Bahwa berdasarkan Putusan Mahkamah Konstitusi Nomor : 31/PUU-X/2012 tanggal 23 Oktober 2012 pada pokoknya perhitungan kerugian keuangan negara dapat dilakukan oleh BPK, BPKP, Inspektorat, Penyidik atau badan yang mempunyai fungsi yang sama dengan itu dari masing-masing instansi pemerintah, bahkan dari pihak-pihak lain (termasuk dari perusahan) yang dapat menunjukan kebenaran materiil dalam penghitungan kerugian keuangan negara dan/ atau dapat membuktikan perkara yang sedang ditanganinya.
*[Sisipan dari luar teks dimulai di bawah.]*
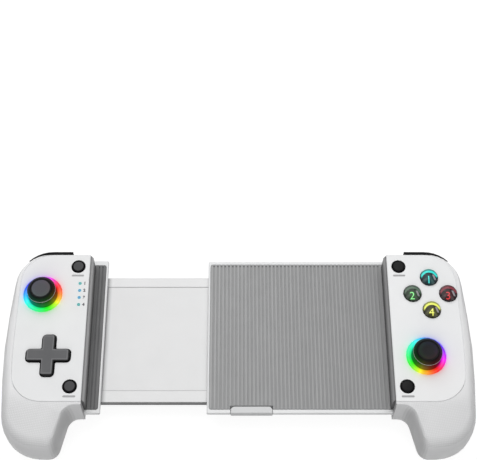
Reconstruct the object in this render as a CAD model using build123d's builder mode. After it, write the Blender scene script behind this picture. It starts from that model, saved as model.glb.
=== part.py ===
from build123d import *
from math import asin, cos, pi, radians, sin, sqrt
import os

os.makedirs("parts", exist_ok=True)

# A telescopic gamepad that grips a phone between two halves, drawn pulled fully out.
# X runs along its length, Y towards the bumpers, Z out of the face. It lies on its back at z = 0.

# Overall sizes
clamp_gap = 170.0
handle_width = 46.6
face_z = 30.0
top_y = 57.2
notch_y = -34.5
flank_y = 2.0
heel_y = -57.4
toe_y = -58.5
half_gap = clamp_gap / 2
middle_x = half_gap + handle_width / 2

# Fits between pieces
seam_gap = 0.1
button_gap = 0.3
slide_gap = 0.15
pin_gap = 0.05
seat_gap = 0.1

# Handle housing, in levels up from its back
waist_low = 12.0
waist_high = 19.0
rim_z = face_z - 0.1
shell_wall = 1.8
inner_round = 10.0
rounding_steps = 4
corner_facets = (8, 2, 8, 6, 6)
cover_facets = (8, 2, 8)

# Front cover
cover_thickness = 2.5
cover_seat_z = face_z - cover_thickness
cover_flank = handle_width - 7.0
cover_bottom_y = -31.7
cover_corner = 17.0
cover_edge = 0.25

# Inside of a handle
pocket_floor = 8.0
board_z = 17.0
board_thickness = 1.6
board_top = board_z + board_thickness
pocket_top_y = 48.6
low_pocket_top_y = 46.4
side_bay_x = 11.0
side_bay_y = 54.8
socket_bay_x = 11.8
board_gap = 0.4
pocket_bottom_y = -29.0
screw_spots = [(6.3, 13.5), (handle_width - 14.1, 11.5), (handle_width - 16.1, -22.0)]
screw_radius = 0.95
screw_head_radius = 2.1
screw_head = 1.6
screw_head_z = 3.2
screw_length = 22.6
post_radius = 2.6
usb_x = 6.7
usb_width = 8.9
usb_height = 3.2
usb_depth = 7.4
battery_size = (18.0, 34.0, 4.8)
battery_edge = 1.2
battery_spot = (handle_width / 2 - 4.9, -9.0)

# Tray on the right half, clamp ledge on the left
tray_z0 = 7.5
tray_split_z = 12.0
tray_rim_z = 13.8
tray_top_z = 15.6
tray_slope = 0.4
tray_left = -17.5
ledge_right = 8.8 - half_gap
tray_low_y = -33.4
tray_high_y = 60.0
ledge_high_y = 60.6
tray_corner = 0.5
pad_corner = 1.4
pad_inset = 1.15
pad_high_y = 58.1
pad_low_y = -31.1
pad_depth = 1.0
pad_proud = 0.4
pad_z = tray_top_z + pad_proud
rib_pitch = 2.18
rib_depth = 0.3
ledge_pad_low_y = -31.1
ledge_pad_high_y = 57.6
ledge_groove_pitch = 2.0
wall_pad_thickness = 1.3
wall_pad_high_y = 56.6
wall_groove_pitch = 3.0
edge_break = 0.4

# Telescopic bridge
bridge_low_y = -26.2
bridge_high_y = 50.4
bridge_z0 = 9.2
bridge_z1 = 13.1
bridge_end = 12.0
bridge_travel = 58.0
rail_low = 6.9
rail_high = 5.6
bridge_cover_thickness = 0.7
bridge_cover_drop = 0.2
cable_y = 9.0
cable_width = 6.0
cable_thickness = 0.3
cable_room = 0.6
cable_riser_x = half_gap + 3.0
spring_centre = (half_gap - 7.5, 53.7)
spring_radius = 3.0
spring_turn_step = 0.3
spring_half_turns = 3
spring_facets = 5
spring_thickness = 0.2
spring_height = 2.6
spring_bay_y = 57.0
lug_length = 4.0

# Release tab on the tray's lower edge
tab_x0 = -4.3
tab_x1 = 18.7
tab_inner_y = -29.4
tab_gap = 0.2
tab_flange_z = 9.5
tab_flange_side = 1.7
tab_flange_width = 2.0
tab_flange_in = 1.0
tab_bay_width = 3.4
tab_spring_wire = 0.3

# Thumb sticks, and how many sides stand for their and the buttons' rounds
stick_sides = 24
button_sides = 16
pin_sides = 12
stick_spots = {"left": (-middle_x - 2.3, 32.1), "right": (middle_x - 5.1, -5.4)}
stick_pivot_z = 24.0
dome_radius = 9.5
dome_wall = 0.8
dome_angle = 69.0
cap_radius = 7.2
cap_top_z = 38.5
ring_radius = 10.9
ring_flange = 11.35
ring_bore_top = 8.05
ring_bore_low = 9.95
stem_radius = 1.5
stem_top = 33.0
click = 0.5
cap_under_z = 34.8
cap_dish = 5.5
cap_dish_depth = 0.9
cap_neck = 3.8
cap_hub = 3.0
hub_low_z = 28.0
ring_low_z = 26.2
base_width = 13.0
base_plate = 0.9
cheek_x = 5.1
cheek_thickness = 1.3
cheek_depth = 6.0
cheek_top = 25.4
sensor_size = (8.0, 1.6, 3.4)
yoke_length = 9.6
yoke_width = 8.0
yoke_height = 2.6
yoke_window = (6.0, 5.2)
rocker_size = (4.8, 4.6, 2.4)
stick_pin = 0.9
rocker_pin = 0.7

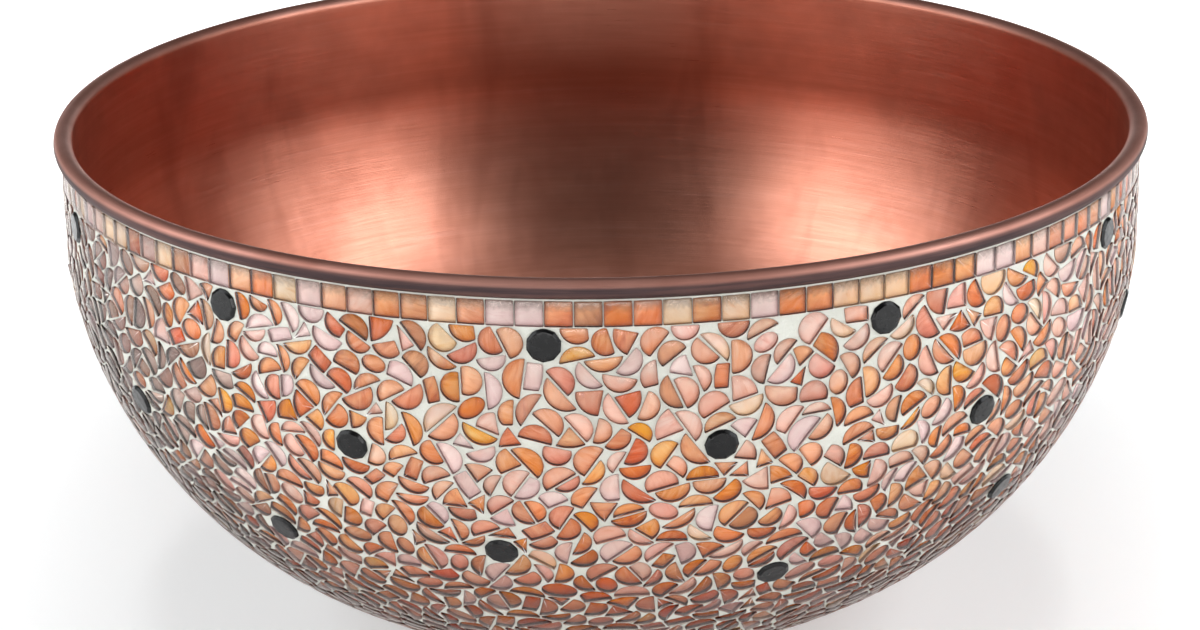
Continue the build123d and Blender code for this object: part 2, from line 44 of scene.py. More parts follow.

Bahwa penetapan tersangka dalam perkara ini telah didasarkan minimal 2 alat bukti yang sah termasuk adanya hasil audit dari Kantor Akuntan Publik (KAP) Tarmizi Achmad Nomor : 00176/2.0604/AP.7/09/0430/1/XI/2022 tanggal 11 November 2022 dan juga berdasarkan Laporan BPKP Perwakilan Provinsi Papua Nomor : PE.11.03/LHP-323/PW26/3.2/2022 tanggal 08 Agustus 2022, yang didalamnya terdapat Laporan Hasil Pemeriksaan (LHP) BPK RI Perwakilan Provinsi Papua Nomor : 06/ML/XIX.JYP/05/2022 tanggal 23 Mei 2022.
Bahwa adanya SEMA Nomor 4 Tahun 2016 pada Rumusan Kamar Pidana poin 6 yang menyatakan instansi yang berwenang menghitung kerugian negara adalah BPK, tidak harus diikuti dan dapat dikesampingkan, karena berdasarkan fakta persidangan Hakim dapat menilai sendiri adanya kerugian negara dan besarnya kerugian negara, hal ini membuka peluang bagi para Hakim mengesampingkan rumusan SEMA tersebut.
Apalagi kedudukan SEMA berada dibawah ketentuan peraturan perundang-undangan sebagai mana yang telah tersebut diatas dan juga dibawah putusan Mahkamah Konstitusi yang bersifat final dan mengikat yang harus diikuti.